13. I’m not a big fan of oversize books, but Riddles of the Sphinx survives this pruning.

14. Why do so many of these books dwell on taxation?

15. I'm cheating again and putting The Land and People of Czechoslovakia with the other old textbooks. So there.

16. Now I need to make some tough decisions about the Native American section and the oddly large Scandinavian section. 

17. Another cheat I’ve deployed over the years: I’m going to leave Simon Winchester’s The River at the Center of the World out on the bedstand to read (and prune thereafter). Minutes, later, I decided to do this with The Almost Nearly Perfect Peopletoo. I found this card tucked away inside that book, and it seemed like exactly the encouragement I need for this ongoing project.

18. I shudder as I realize that I have some unshelved piles of books at the moment.
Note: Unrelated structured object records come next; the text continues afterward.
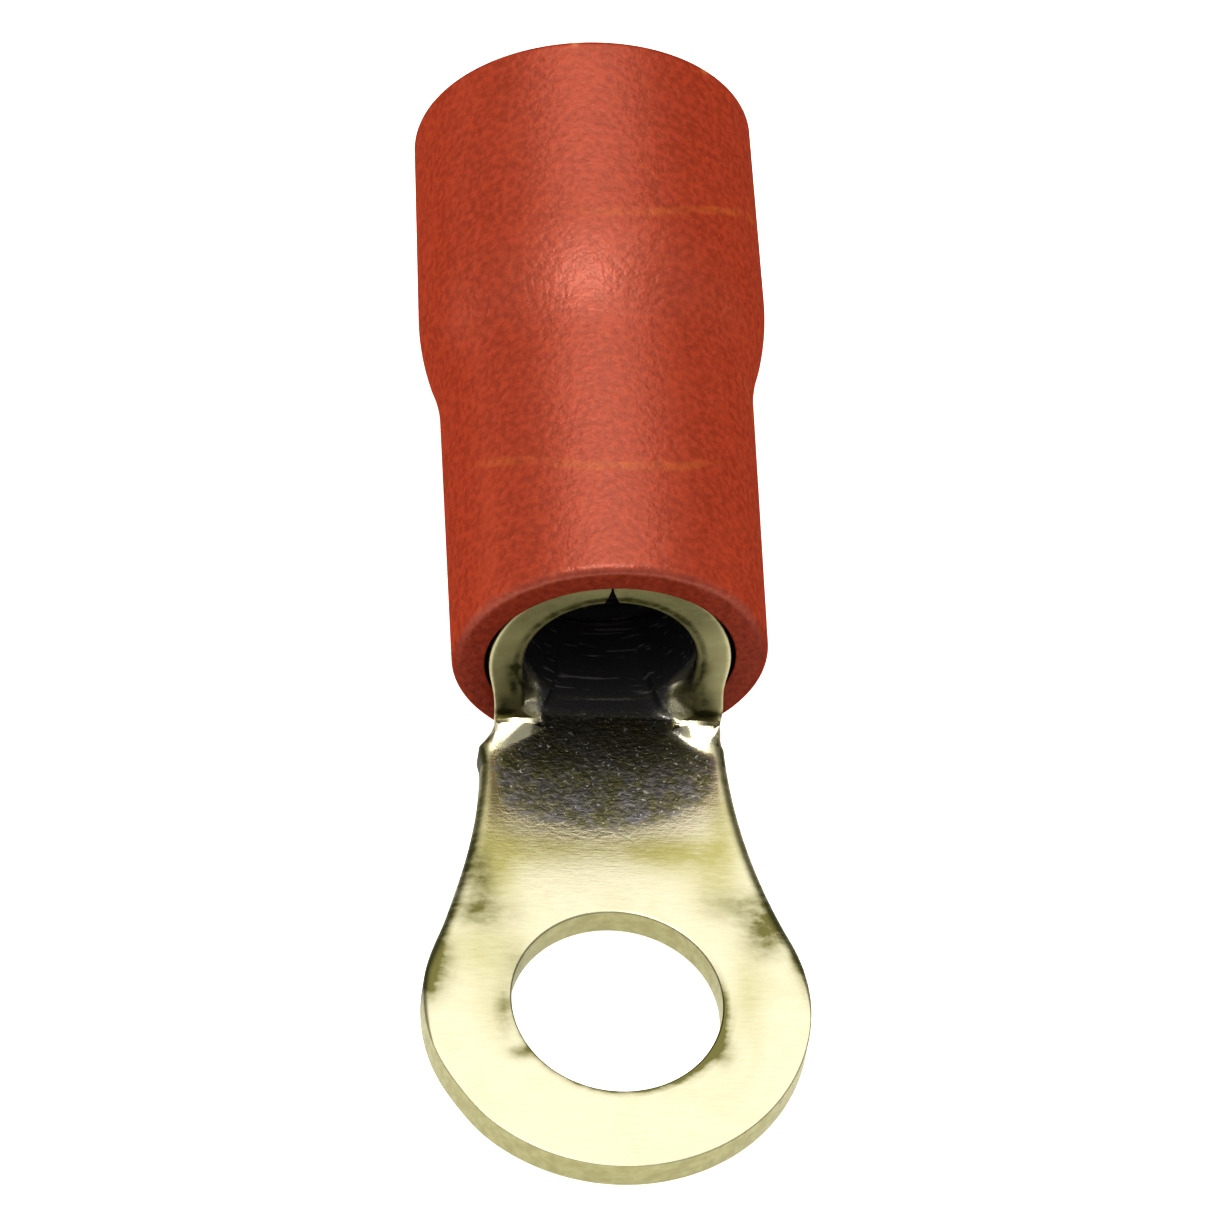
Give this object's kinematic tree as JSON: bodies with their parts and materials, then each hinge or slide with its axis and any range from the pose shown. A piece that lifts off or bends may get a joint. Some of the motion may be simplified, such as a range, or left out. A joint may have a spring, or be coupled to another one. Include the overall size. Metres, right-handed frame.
{
  "type": "insulated ring terminal",
  "caption": "Ring terminal for a wire: a flat ring for a screw, a short tongue and a barrel for the wire under a stepped red insulating sleeve.",
  "frame": {"origin": "centre of the stud hole on the tongue's seating face", "axes": "+Z along the screw, out of the ring's upper face; +Y back along the barrel to the wire entry"},
  "size_m": [0.0058, 0.018, 0.0053],
  "materials": {
    "tinned_copper": "satin, tin plated, with fine rolling lines",
    "red_pvc": "satin PVC with a fine grain"
  },
  "bodies": {
    "root": {"terminal_body": "tinned_copper", "insulation_sleeve": "red_pvc"}
  },
  "joints": []
}
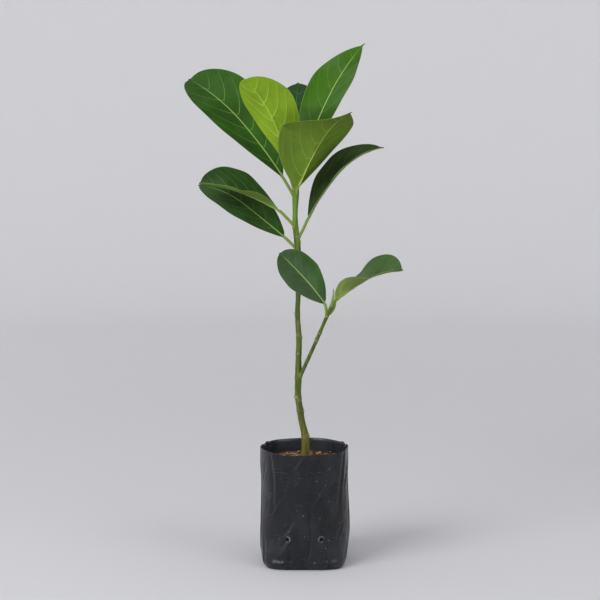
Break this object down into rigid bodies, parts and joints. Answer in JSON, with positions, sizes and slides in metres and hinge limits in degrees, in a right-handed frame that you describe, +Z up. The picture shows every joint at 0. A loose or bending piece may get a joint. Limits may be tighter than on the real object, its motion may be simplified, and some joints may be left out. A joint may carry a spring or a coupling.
{
  "type": "potted jackfruit sapling",
  "caption": "Young jackfruit tree with a slim leaning stem, a low side branch and broad glossy leaves, growing in a round black nursery bag of potting mix.",
  "frame": {"origin": "centre of the bag's flat underside, on the surface it stands on", "axes": "+Z up along the plant, +X to the right as the plant is seen from its front, +Y to its back"},
  "size_m": [0.2307, 0.1534, 0.5528],
  "materials": {
    "black_film": "satin black polythene film",
    "coir_mix": "matt, loose coir chips and fibre",
    "young_bark": "smooth olive-green bark, browner at the foot",
    "green_sheath": "smooth green bud sheath",
    "grown_leaf": "dark green leather-like leaf with a waxy gloss and pale veins",
    "fresh_leaf": "bright yellow-green young leaf, thinner and less glossy"
  },
  "bodies": {
    "root": {"grow_bag": "black_film", "potting_mix": "coir_mix", "trunk": "young_bark", "side_branch": "young_bark", "branch_bud": "green_sheath", "leaf_lowest_left": "grown_leaf", "leaf_middle_right": "grown_leaf", "leaf_middle_left": "grown_leaf", "leaf_upper_left": "grown_leaf", "leaf_upper_right": "grown_leaf", "leaf_back": "grown_leaf", "leaf_young": "fresh_leaf", "leaf_front": "fresh_leaf", "leaf_branch_left": "grown_leaf", "leaf_branch_right": "grown_leaf"}
  },
  "joints": []
}
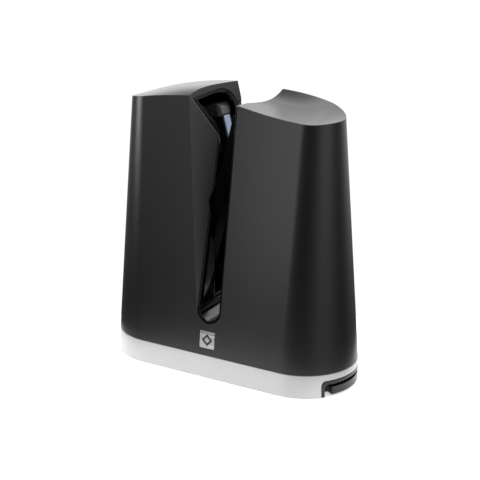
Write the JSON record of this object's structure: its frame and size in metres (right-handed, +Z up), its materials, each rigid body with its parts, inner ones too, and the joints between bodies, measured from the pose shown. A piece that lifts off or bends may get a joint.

What if I do all this work to make everything fit and then come across another nonfiction book that belongs on this shelf?  

19. Getting very close now. Close enough that I may cut myself some slack and not prune things that I’m unsure about. Also, I have other nonfiction sections that some of these books can fold into. 

20. OK, I’m finished. There was a significant amount of “cheating” and I didn’t get to just one shelf, but I’m very satisfied with the number of books that were pruned (about 18). Looking at what remains, it’s very clear that I have favored stories of people over academic tomes.